Chelsea and Tottenham also remain in the competition and Pardew believes that, having often previously neglected the Europa League in favour of domestic priorities, English teams have a significant chance of success this season.
"I think the three teams in the Premier League can focus on the competition and that has not always been the case because of league titles or whatever," the Newcastle manager added.
"The experience that we are all gaining in this competition is helping the Premier League teams now. We have a responsibility for the Premier League and English fans, not just ours, to try to win this competition.
"Whether we have French, Italian, or whatever players playing for us it doesn't matter. We represent the Premier League and they are proud to represent the Premier League. We will try to fly the flag if we can."

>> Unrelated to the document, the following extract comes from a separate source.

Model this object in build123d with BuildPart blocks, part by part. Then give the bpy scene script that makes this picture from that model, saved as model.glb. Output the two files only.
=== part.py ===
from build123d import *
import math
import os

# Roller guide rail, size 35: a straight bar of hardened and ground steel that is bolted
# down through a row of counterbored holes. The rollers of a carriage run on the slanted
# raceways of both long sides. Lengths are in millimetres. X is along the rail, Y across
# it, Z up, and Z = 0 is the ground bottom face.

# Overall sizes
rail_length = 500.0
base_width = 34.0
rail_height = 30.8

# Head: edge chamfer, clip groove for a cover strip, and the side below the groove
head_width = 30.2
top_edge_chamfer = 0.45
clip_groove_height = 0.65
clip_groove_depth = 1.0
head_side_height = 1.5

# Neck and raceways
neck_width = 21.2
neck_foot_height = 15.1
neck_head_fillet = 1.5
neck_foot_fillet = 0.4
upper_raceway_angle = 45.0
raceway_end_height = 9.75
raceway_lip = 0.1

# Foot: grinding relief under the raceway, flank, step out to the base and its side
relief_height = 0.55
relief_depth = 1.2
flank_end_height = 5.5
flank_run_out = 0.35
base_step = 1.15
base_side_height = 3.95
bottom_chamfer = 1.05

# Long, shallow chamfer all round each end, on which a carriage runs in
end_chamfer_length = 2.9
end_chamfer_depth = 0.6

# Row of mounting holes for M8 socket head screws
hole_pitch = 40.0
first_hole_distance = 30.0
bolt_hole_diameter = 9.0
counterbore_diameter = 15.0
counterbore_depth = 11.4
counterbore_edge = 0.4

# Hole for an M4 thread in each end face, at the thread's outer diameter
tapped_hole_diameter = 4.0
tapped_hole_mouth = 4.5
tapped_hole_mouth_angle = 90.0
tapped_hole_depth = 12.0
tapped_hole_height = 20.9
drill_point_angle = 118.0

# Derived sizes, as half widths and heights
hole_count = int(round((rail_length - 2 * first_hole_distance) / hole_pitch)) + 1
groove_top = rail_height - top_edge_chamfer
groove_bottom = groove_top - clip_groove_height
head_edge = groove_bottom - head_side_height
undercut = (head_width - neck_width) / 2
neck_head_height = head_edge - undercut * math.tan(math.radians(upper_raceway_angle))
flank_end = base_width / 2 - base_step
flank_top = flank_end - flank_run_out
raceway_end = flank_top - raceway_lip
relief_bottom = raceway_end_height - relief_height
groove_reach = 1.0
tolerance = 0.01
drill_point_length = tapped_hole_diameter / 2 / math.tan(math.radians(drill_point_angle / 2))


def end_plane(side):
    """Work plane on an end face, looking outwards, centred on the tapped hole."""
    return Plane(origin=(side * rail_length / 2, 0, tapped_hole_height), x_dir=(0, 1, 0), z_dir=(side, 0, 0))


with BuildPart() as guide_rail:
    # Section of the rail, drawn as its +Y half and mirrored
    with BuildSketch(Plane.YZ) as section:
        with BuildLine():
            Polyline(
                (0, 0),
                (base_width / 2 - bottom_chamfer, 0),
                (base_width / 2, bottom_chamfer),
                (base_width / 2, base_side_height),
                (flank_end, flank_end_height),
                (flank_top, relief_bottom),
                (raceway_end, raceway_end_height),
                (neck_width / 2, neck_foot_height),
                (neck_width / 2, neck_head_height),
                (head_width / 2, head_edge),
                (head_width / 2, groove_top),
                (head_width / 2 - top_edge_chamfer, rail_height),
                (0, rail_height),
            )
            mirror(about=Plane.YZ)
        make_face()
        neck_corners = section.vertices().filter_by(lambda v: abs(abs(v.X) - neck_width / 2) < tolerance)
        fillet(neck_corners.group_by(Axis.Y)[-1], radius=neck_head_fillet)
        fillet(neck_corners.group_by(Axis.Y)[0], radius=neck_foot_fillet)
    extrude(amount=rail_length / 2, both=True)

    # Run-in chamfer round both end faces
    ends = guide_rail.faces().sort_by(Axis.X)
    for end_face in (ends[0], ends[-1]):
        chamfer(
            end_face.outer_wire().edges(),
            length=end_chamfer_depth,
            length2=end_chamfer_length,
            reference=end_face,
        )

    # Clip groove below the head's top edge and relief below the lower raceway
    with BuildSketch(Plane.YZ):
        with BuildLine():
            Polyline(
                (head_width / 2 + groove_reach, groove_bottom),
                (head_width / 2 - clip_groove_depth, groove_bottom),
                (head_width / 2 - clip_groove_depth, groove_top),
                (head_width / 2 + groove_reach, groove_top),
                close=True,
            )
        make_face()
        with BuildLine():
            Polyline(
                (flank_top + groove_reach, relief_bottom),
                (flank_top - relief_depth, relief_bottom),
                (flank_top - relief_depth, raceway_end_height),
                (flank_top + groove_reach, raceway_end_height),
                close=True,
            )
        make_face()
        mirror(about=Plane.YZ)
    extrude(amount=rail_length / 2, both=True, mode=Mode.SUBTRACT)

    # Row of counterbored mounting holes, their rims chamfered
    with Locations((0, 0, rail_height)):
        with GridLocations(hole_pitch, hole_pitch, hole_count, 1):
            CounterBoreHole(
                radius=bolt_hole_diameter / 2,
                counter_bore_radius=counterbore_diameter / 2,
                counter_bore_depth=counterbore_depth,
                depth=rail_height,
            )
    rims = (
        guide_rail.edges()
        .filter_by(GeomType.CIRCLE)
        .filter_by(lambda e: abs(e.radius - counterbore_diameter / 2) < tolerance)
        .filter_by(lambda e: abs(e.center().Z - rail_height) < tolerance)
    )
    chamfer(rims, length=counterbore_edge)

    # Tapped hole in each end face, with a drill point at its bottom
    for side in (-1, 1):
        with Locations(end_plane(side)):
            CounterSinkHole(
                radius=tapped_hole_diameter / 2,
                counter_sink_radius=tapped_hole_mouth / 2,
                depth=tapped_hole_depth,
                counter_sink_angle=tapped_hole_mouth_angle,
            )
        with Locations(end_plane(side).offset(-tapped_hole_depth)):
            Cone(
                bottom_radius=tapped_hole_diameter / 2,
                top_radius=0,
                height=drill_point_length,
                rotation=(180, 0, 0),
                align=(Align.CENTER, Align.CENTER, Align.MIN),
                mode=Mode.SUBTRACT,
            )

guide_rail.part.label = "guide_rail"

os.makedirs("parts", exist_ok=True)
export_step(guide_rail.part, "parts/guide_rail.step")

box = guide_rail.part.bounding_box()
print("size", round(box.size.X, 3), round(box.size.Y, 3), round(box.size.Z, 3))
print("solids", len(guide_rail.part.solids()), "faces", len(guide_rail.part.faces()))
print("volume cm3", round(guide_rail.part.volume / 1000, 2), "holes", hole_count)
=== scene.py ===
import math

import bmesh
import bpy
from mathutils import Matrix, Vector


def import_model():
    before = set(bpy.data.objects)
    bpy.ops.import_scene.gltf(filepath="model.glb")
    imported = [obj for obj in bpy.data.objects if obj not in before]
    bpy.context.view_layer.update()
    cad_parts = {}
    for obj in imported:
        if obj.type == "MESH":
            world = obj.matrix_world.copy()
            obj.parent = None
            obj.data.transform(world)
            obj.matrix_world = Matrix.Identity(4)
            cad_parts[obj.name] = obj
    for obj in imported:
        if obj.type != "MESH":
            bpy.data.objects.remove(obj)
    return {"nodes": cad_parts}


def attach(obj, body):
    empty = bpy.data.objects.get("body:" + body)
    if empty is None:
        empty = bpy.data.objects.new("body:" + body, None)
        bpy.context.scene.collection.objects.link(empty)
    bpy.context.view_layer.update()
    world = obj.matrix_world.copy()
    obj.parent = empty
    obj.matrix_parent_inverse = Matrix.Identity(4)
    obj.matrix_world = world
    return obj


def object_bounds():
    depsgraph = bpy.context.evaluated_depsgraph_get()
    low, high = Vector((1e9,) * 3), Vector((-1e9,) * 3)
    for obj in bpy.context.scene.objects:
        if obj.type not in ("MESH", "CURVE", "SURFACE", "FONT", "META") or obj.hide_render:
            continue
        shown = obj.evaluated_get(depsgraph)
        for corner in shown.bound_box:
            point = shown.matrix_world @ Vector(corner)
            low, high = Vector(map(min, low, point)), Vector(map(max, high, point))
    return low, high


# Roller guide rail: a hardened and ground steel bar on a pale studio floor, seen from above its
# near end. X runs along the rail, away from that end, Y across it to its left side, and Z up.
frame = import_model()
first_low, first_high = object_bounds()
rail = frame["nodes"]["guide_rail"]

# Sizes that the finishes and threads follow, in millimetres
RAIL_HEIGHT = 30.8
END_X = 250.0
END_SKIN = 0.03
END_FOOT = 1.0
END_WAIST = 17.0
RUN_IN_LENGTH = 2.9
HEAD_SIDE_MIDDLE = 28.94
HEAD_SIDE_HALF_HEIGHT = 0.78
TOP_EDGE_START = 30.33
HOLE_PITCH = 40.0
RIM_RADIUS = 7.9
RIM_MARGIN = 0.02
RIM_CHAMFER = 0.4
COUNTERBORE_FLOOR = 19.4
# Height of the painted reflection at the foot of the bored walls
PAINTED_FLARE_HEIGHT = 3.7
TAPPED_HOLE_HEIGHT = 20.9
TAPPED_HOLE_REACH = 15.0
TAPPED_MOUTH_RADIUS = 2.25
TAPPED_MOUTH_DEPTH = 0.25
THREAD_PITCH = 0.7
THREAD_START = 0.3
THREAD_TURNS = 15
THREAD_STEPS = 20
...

The 51-year-old boss revealed that he had sought the advice of Brendan Rodgers, whose Liverpool team faced Anzhi earlier in the competition, ahead of the Thursday evening encounter.
"I spoke to Brendan about their two fixtures," Pardew confirmed. "We have done an analytical study of their games. We know all we need to know about them. That doesn't mean we can stop them.
"They have some outstanding players and have one of the best managers of the last two decades in charge but I still feel confident we can win. We go in to this with good confidence.
"Brendan was complimentary of their ability and their players in particular. He had a couple of warnings and thoughts he felt we could benefit from - no more than that."